Homeland Security officials on Tuesday announced a plan to increase fentanyl seizures and break up the supply chains and financial networks fueling the most lethal drug crisis in U.S. history.

Officials said the department’s investigative unit, Homeland Security Investigations, will assign more agents to track shipments of precursor chemicals, primarily originating in China, used to manufacture the powerful synthetic opioid.

The agency will expand its presence in Mexico, where the drug cartels who dominate the fentanyl trade operate, and deploy more investigators to the U.S.-Mexico border, where the volume of fentanyl pills and powder flowing into the United States has boomed.

More than 100,000 Americans are dying of illegal drug overdoses per year, an all-time high, putting federal law enforcement agencies under intense public pressure to boost seizures and arrests.

“This is a huge priority for us,” Katrina W. Berger, director of HSI, a division of Immigration and Customs Enforcement, said in an interview. “The overdose numbers are just astronomical.”

Fentanyl accounts for the majority of U.S. overdose deaths. The drug’s compact size makes it easy to smuggle and especially hard for authorities to stop.

Trafficking organizations in Mexico illegally manufacture fentanyl in clandestine labs, pressing it into tablets that resemble prescription painkillers. Smugglers typically hire U.S. citizens and green-card holders to move bundles of pills or powder across the border hidden in vehicles or their body cavities.

The latest Customs and Border Protection statistics show U.S. authorities are on pace to seize more than 25,000 pounds of fentanyl during the fiscal year ending Sept. 30, a fivefold increase since 2020. The drug’s cheap price is especially worrisome to U.S. authorities: A single blue tablet packing a potentially lethal dose costs $2 or $3.

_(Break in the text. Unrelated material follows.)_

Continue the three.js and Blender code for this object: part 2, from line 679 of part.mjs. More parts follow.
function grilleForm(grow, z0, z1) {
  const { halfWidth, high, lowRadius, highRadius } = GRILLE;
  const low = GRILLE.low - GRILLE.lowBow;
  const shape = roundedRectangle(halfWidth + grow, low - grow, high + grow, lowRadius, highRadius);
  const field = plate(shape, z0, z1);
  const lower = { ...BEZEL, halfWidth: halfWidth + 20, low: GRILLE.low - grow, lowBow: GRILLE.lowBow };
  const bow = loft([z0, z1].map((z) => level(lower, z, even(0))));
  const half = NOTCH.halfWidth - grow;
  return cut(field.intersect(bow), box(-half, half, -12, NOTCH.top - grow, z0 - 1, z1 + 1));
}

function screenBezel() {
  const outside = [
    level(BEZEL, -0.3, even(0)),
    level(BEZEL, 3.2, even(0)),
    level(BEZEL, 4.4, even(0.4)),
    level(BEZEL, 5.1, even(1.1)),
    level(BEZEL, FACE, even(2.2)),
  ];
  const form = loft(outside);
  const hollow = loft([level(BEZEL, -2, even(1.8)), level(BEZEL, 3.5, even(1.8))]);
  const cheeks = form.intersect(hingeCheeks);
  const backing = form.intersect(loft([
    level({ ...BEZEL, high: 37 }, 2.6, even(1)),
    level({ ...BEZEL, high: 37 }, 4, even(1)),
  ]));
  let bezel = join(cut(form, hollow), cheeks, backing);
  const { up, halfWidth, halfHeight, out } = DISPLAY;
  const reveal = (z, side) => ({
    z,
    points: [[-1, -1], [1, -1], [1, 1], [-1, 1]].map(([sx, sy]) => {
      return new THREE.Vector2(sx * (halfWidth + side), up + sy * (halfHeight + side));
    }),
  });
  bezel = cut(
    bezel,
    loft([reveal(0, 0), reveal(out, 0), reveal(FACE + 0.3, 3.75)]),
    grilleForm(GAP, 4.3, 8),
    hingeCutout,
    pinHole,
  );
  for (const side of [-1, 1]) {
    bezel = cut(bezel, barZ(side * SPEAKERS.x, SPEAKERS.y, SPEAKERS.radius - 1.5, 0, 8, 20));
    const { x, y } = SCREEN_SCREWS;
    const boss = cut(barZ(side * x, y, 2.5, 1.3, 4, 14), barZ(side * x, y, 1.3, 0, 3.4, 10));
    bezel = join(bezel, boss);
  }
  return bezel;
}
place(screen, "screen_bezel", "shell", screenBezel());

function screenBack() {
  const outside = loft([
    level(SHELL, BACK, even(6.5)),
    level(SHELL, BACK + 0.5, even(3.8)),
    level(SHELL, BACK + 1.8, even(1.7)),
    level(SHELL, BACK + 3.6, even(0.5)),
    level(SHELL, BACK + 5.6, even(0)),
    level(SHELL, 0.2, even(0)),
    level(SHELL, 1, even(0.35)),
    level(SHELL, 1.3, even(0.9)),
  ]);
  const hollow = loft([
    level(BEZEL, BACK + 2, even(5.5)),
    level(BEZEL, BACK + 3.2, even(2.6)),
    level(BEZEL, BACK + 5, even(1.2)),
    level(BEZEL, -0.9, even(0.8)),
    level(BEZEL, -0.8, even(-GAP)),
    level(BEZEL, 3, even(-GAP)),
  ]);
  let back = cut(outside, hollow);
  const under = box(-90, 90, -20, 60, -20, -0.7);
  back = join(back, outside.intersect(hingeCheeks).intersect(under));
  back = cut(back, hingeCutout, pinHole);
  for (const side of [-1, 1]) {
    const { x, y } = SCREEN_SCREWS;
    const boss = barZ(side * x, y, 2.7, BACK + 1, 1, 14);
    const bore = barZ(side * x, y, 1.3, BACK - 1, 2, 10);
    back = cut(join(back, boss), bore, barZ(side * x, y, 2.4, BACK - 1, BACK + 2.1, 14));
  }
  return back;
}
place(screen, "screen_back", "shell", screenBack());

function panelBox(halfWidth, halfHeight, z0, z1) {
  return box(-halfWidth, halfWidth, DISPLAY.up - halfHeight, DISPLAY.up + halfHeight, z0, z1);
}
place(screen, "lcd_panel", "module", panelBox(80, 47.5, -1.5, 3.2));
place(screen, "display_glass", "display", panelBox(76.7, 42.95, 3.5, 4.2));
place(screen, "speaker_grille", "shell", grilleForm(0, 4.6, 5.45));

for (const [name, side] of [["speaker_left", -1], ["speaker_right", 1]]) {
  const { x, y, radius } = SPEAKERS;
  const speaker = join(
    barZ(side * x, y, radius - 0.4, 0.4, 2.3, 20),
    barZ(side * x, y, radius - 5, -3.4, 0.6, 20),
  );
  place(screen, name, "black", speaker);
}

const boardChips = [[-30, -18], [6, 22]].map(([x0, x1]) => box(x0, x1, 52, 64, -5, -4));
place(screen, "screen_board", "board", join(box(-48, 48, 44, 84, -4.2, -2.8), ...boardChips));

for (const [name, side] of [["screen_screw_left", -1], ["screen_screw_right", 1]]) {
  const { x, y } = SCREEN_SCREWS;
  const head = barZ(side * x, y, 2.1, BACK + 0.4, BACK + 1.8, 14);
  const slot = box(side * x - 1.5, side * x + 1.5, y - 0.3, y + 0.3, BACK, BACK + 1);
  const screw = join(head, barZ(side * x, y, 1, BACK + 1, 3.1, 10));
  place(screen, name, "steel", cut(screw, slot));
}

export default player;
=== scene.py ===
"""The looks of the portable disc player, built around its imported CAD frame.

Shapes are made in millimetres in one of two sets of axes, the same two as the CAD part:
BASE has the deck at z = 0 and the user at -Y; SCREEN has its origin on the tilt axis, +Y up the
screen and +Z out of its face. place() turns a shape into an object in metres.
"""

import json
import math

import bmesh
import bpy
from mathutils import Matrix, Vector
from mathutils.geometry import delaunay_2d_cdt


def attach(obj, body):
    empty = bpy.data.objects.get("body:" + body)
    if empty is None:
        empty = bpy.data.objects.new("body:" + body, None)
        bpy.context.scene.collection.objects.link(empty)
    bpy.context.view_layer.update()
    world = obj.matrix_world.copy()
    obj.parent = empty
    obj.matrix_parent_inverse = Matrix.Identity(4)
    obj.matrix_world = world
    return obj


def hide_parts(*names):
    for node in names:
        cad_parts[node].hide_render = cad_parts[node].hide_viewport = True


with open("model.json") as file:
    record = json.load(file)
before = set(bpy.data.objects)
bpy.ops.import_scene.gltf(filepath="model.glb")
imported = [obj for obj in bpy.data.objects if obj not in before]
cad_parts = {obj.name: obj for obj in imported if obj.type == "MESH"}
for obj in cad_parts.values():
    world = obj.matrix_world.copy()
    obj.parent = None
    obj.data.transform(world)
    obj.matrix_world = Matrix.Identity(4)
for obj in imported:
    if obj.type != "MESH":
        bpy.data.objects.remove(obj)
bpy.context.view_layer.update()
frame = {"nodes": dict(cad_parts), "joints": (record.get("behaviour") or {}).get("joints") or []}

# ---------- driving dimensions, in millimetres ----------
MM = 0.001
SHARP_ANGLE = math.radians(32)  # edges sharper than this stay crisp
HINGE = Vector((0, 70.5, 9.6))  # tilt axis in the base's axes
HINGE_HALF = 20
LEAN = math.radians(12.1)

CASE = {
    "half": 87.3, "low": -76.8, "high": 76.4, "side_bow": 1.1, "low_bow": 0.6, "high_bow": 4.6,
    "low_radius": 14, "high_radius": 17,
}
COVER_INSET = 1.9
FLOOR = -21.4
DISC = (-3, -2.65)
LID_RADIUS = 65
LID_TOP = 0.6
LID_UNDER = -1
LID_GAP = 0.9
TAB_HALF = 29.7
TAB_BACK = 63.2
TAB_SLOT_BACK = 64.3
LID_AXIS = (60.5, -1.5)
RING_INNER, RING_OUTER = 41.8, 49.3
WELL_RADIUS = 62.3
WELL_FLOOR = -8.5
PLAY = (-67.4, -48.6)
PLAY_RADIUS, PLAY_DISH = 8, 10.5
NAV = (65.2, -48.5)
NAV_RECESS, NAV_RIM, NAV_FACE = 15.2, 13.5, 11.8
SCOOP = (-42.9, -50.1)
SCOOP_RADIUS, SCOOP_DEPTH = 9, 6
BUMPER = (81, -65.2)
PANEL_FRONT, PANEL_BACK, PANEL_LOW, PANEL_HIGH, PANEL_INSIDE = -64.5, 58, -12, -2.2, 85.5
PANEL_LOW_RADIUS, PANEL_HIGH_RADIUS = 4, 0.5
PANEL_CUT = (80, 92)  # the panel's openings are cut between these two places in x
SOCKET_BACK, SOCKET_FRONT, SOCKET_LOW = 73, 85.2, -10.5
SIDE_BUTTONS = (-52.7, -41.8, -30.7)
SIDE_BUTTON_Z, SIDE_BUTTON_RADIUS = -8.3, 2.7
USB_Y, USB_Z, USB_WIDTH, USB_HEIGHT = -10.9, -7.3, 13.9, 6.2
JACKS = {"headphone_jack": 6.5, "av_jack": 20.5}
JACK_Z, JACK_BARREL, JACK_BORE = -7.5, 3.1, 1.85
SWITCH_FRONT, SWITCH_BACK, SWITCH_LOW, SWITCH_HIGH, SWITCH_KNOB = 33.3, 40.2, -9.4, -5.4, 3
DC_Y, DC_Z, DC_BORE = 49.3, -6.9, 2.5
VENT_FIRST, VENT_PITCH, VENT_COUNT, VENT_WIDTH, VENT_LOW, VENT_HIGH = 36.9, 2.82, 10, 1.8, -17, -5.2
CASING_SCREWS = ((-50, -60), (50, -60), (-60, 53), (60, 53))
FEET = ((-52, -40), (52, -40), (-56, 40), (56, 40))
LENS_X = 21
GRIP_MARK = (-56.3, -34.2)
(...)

Homeland Security officials say HSI is the federal government’s best tool for fighting the drug, because the agency has the ability to conduct investigations along the entire illicit supply chain, from ports to labs to the U.S. border and in the destination cities where fentanyl is shipped.

The strategy report released Tuesday makes no specific mention of the Drug Enforcement Administration, but Berger said the two agencies work closely and have a system to deconflict cases so they don’t end up producing redundant investigations.

“We have some very unique authorities that really enable us to attack fentanyl and illicit opioids — from the international countries where the precursor chemicals come, to the transit countries where the pills are often manufactured, to the border, where they’re coming in, and then into our communities where we work with our partners,” she said.

HSI officials said the agency will expand its investigative work along the U.S.-Mexico border in anticipation of an increase in fentanyl seizures as CBP officers deploy scanning machines that can ramp up vehicle inspections.

The majority of fentanyl seizures occur at border crossings in Arizona and the San Diego area, along smuggling corridors dominated by Mexico’s powerful Sinaloa cartel.

HSI officials notched a win last week when Mexico extradited Ovidio Guzman, the 33-year-old son of Sinaloa kingpin Joaquin “El Chapo” Guzman, who is serving a life sentence at a maximum-security federal prison in Colorado. U.S. authorities allege that after the elder Guzman’s arrest in 2016 and extradition in 2017, the younger Guzman and his brothers took over part of their father’s cartel trafficking operation, flooding U.S. communities with narcotics.

Some of the new enforcement measures the agency outlined are more mundane efforts, such as a plan to set up a cross-border financial crimes center to work with banks, foreign government agencies and the digital companies trading cryptocurrencies that can be used to launder drug money.

HSI officials said they will establish a “Chemical Industry Outreach Project” to help private firms identify questionable shipments, and the agency will increase ties with the World Customs Organization to better target precursor chemicals destined for trafficking organizations.